Mitochondria are the last stop for extracting energy from food and oxygen. There are a multitude of reasons mitochondria may fail to perform efficiently, ranging from nutrient deficiencies to genetic mutations. Reactive oxygen species, from endogenous and exogenous sources, can be a significant challenge to mitochondrial function.¹ The electron transport chain is one of the main producers of reactive oxygen species.² Lab tests, combined with a thorough history and exam, are important in helping understand how mitochondrial function might be compromised and how to best direct potential treatment plans.

Organic Acid Test

One option for assessing mitochondrial function is an organic acid test. This evaluates the metabolites from digestion, assimilation, metabolism, and the production of ATP. The preferred specimen is a urine collection; these metabolites are more easily extracted from urine than plasma.¹ If one or more pathways is not functioning properly, the organic acids will "overflow” into the urine.³ A report may include 30-40 metabolites, including those from detoxification processes and gut flora.

Select Organic Acids and Related Metabolites

The organic acids ethylmalonate, adipate, and suberate are reflective of beta-oxidation. L-carnitine is necessary for carrying long-chain fatty acids across the mitochondrial membrane.⁴ If L-carnitine levels are inadequate, beta-oxidation might alternately take place in peroxisomes, creating elevated levels of adipate and suberate. Ethylmalonate, a breakdown product of butyrate, is also dependent on L-carnitine. Elevated succinate, fumarate, and malate may indicate inefficient energy production as they are part of mitochondrial oxidation.3 Markers that are indicative of carbohydrate metabolism are pyruvate, lactate, and beta-hydroxybutyrate. Metabolites of the citric acid cycle, some of which are mentioned previously, can also indicate variations in energy production.

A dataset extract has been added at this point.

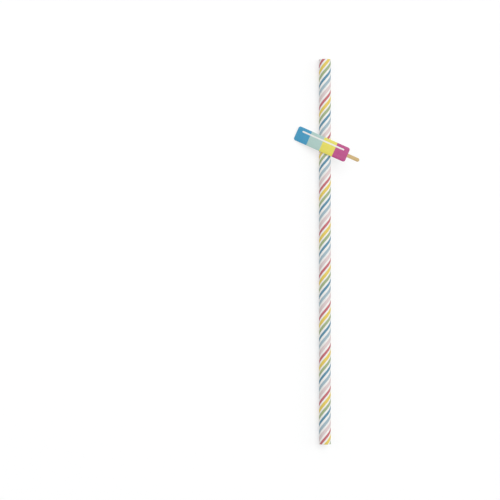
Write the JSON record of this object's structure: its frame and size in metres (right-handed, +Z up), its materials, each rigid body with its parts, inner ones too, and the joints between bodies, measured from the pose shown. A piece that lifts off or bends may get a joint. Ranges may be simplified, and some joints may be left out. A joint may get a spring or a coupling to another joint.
{
  "type": "paper drinking straw",
  "caption": "Striped, spirally wound paper drinking straw with a die-cut card ice lolly glued across it near one end.",
  "frame": {"origin": "On the floor below the middle of the bounding box, halfway along the straw.", "axes": "+Y along the straw towards the end that carries the card, +Z up, +X towards the card's raised stick end."},
  "size_m": [0.0306, 0.195, 0.0129],
  "materials": {
    "striped_paper": "uncoated white paper with soft helical stripes in blue, pale blue, pale pink, coral, yellow and mint",
    "printed_card": "matt coated white card, printed in blocks of blue, pale teal, yellow and magenta with a white streak and a tan stick",
    "clear_glue": "cloudy hot-melt glue, slightly glossy"
  },
  "bodies": {
    "root": {"straw": "striped_paper", "lolly_card": "printed_card", "glue_dot": "clear_glue"}
  },
  "joints": []
}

CoQ10, another important component in proper mitochondrial function, is mostly lipoprotein bound making plasma measurement challenging. CoQ10 levels can be more easily quantified in leukocytes and platelets and may more accurately reflect tissue concentrations.¹ If lactate levels are high, and not in combination with elevated pyruvate, this may reflect deficient CoQ10 levels. It may also be useful to correlate CoQ10 levels with hydroxymethylglutarate (HMG), a cholesterol precursor. When HMG levels are high, cells may not be able to make adequate CoQ10 to meet tissue demands. Lactate, succinate, fumarate, and malate levels are also indicators of efficient energy production through CoQ10 utilization.³

If mitochondria are not functioning properly or efficiently, cells may not be able to make adequate ATP to meet energy demands. Lab testing can provide clues to where inefficiencies or problems lie within metabolism. It is important to remember these tests are not diagnostic, but they can help guide treatment options and evaluate progress. Correlating digestive function is also an important part of interpreting mitochondrial function information.

REFERENCES

1. Haas RH et al. Molecular Genetics and Metabolism. 2008;94(1):16-37. doi:10.1016/j.ymgme.2007.11.018.
2. Alfadda AA et al. Journal of Biomedicine and Biotechnology. 2012;2012:1-14. doi:10.1155/2012/936486.
3. Grisanti R et al. http://www.functionalmedicine.net/pdf/insider's guide_37.pdf. Published 2008. Accessed June 5, 2016.
4. Sowell J et al. Journal of Chromatographic Science. 2011;49(6):463-468. doi:10.1093/chrsci/49.6.463.